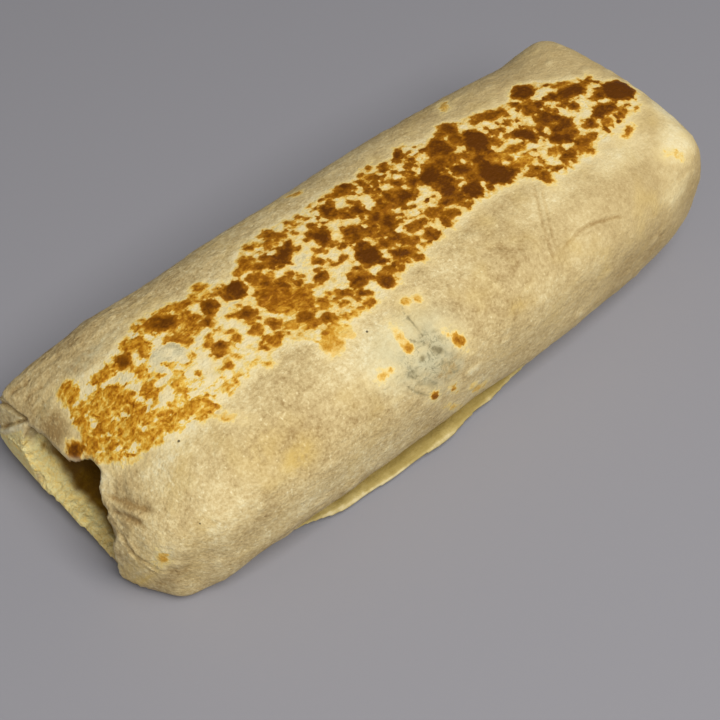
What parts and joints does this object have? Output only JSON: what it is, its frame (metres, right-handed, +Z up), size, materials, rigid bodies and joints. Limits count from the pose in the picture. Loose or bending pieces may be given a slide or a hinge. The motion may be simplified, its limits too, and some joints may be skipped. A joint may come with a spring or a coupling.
{
  "type": "burrito",
  "caption": "Whole rolled flour-tortilla wrap with tucked ends, an open fold at one end, a free edge along one side and a griddled top.",
  "frame": {"origin": "under the middle of the roll, on the resting plane", "axes": "+X along the roll from the open fold to the far fold, +Y across it away from the free edge, +Z up"},
  "size_m": [0.1986, 0.0792, 0.0465],
  "materials": {
    "tortilla": "pale cream flour tortilla, matt with a faint oily sheen, toasted brown in patches on top"
  },
  "bodies": {
    "root": {"tortilla_roll": "tortilla"}
  },
  "joints": []
}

● **EXERCISE TASK**
Report how many lines in this data include the string "materials", and nothing else.

● **WRITTEN REPLY**
2